L’ouvrage collectif a réuni 16 enseignants-chercheurs affiliés au CEMS (CNRS-EHESS), dont l’objet d’étude, à la fois original et complexe, porte sur la sociologie des circuits financiers, définis comme des « systèmes d’action financière » ou des « ensembles de règles de droit et de comptabilité, de distribution et de prélèvement d’argent sous ses formes monétaire et non- monétaire ». Ces circuits mobilisent des opérateurs publics et privés liés par la confiance et alliant des compétences à la fois techniques, administratives, économiques, comptables et informatiques (assistées notamment par l’IA). Les auteurs abordent les dimensions historique et géographique de cette problématique, en centrant leurs analyses sur la matérialité des circuits financiers et extra-financiers, c’est-à-dire sur les conditions pratiques de leur mise en œuvre. Les recherches analysent notamment les mouvements de financiarisation des institutions politiques et des systèmes économiques des territoires (Unions, États, collectivités locales). La lecture de l’ouvrage exige des efforts de concentration et de synthèse en raison de l’hétérogénéité des concepts convoqués, des systèmes analysés et des cas d’espèce observés, mais ces efforts contribuent à convaincre le lecteur du rôle de plus en plus essentiel exercé par la finance dans la société moderne.
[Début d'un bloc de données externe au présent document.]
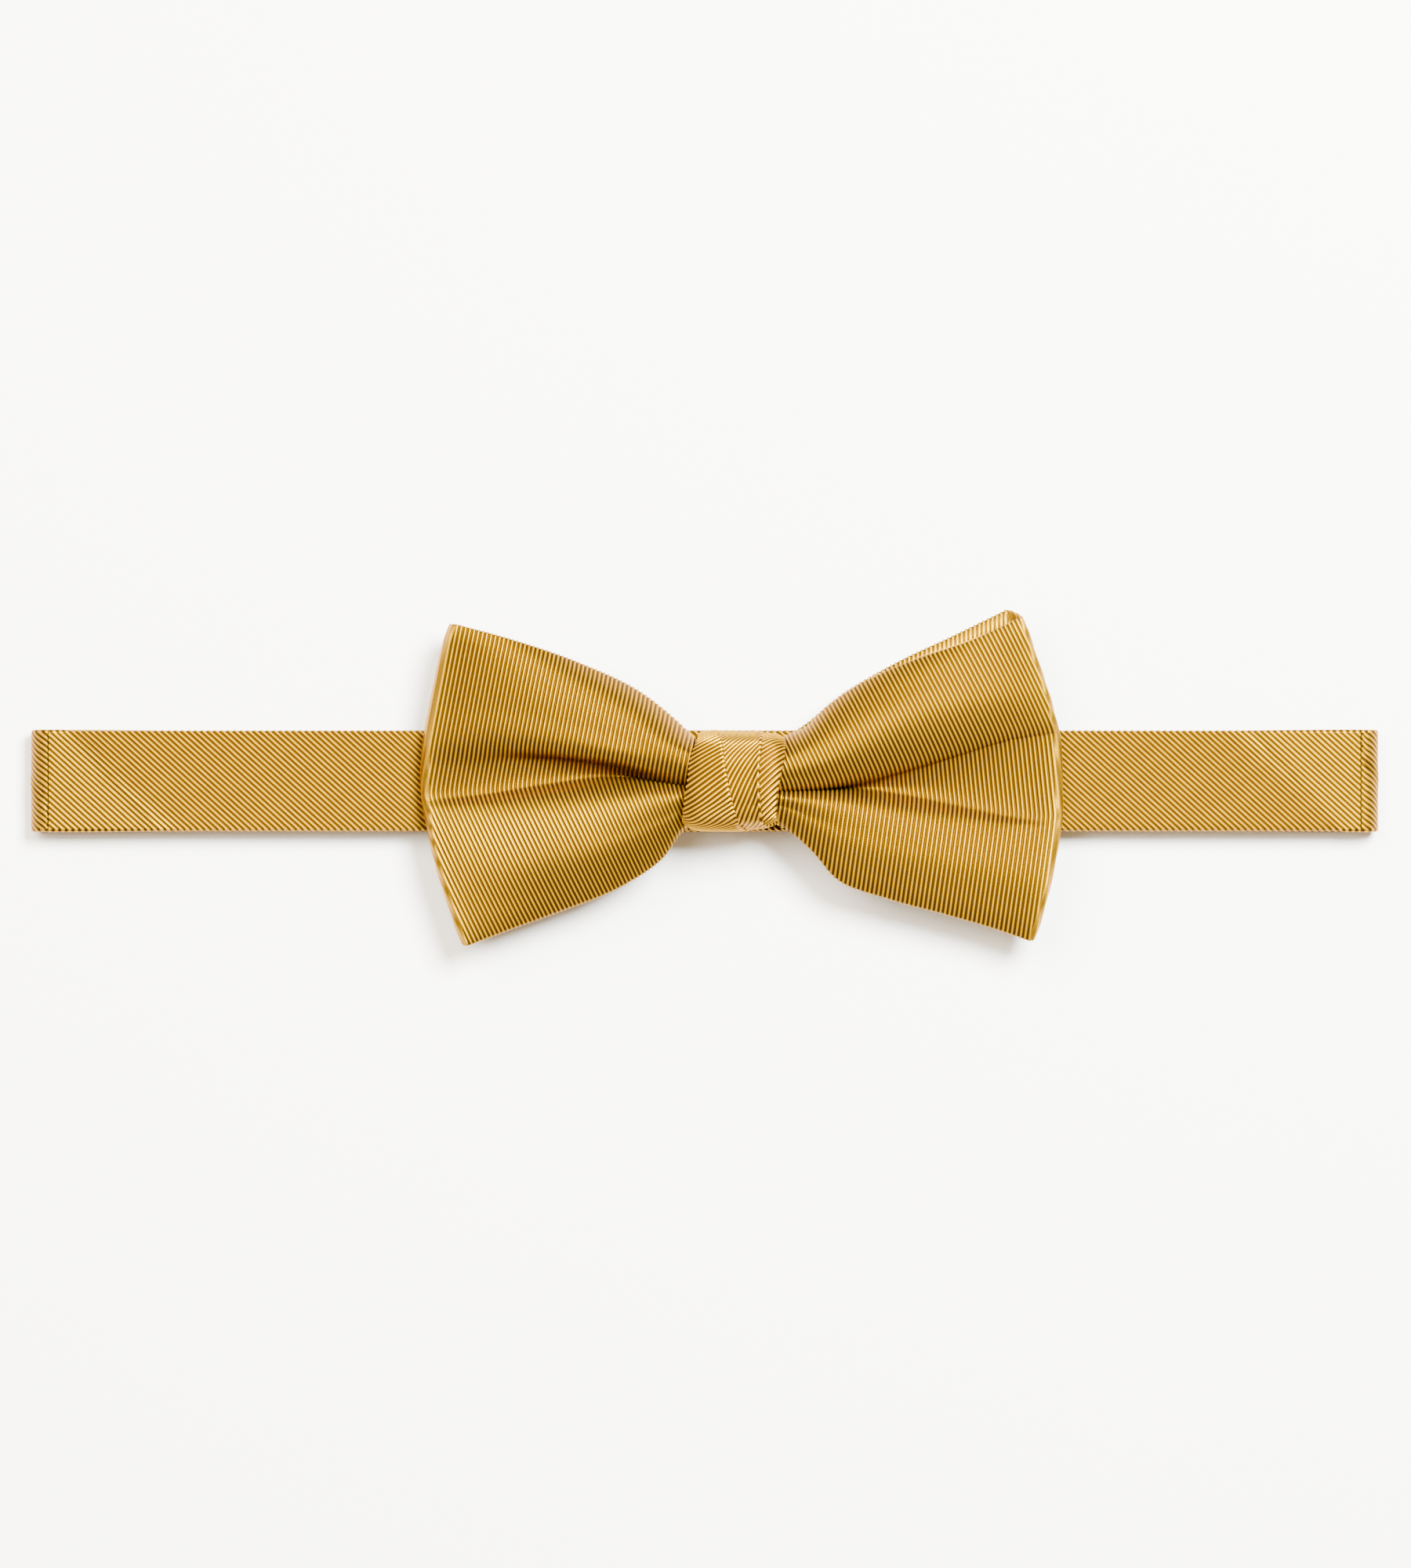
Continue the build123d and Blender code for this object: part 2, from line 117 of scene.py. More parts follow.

La 1ere partie de l’ouvrage, intitulée « la fabrique du souverain par les circuits », montre – à partir de l’exemple de la naissance de l’aide sociale suisse – que la formation d’un État moderne repose sur « sa capacité à prélever l’impôt et à structurer durablement des systèmes de financement ». Cette partie est également consacrée à la construction des premiers circuits financiers européens sous la supervision de la Banque centrale européenne.
La 2e partie porte sur « la fabrique des politiques publiques par les circuits financiers » et revisite les multiples réformes françaises des aides et subventions publiques, et notamment, les réformes françaises des régimes de retraite en 1967 et 1983, qui ont été rendus possibles par le rapprochement des systèmes d’assurance chômage et de retraite. Une autre étude porte sur « l’écologisation de la politique énergétique française, et sur l’action de l’Agence Française de Développement qui s’est transformée en conjuguant diverses formes de crédit et d’aides gratuites.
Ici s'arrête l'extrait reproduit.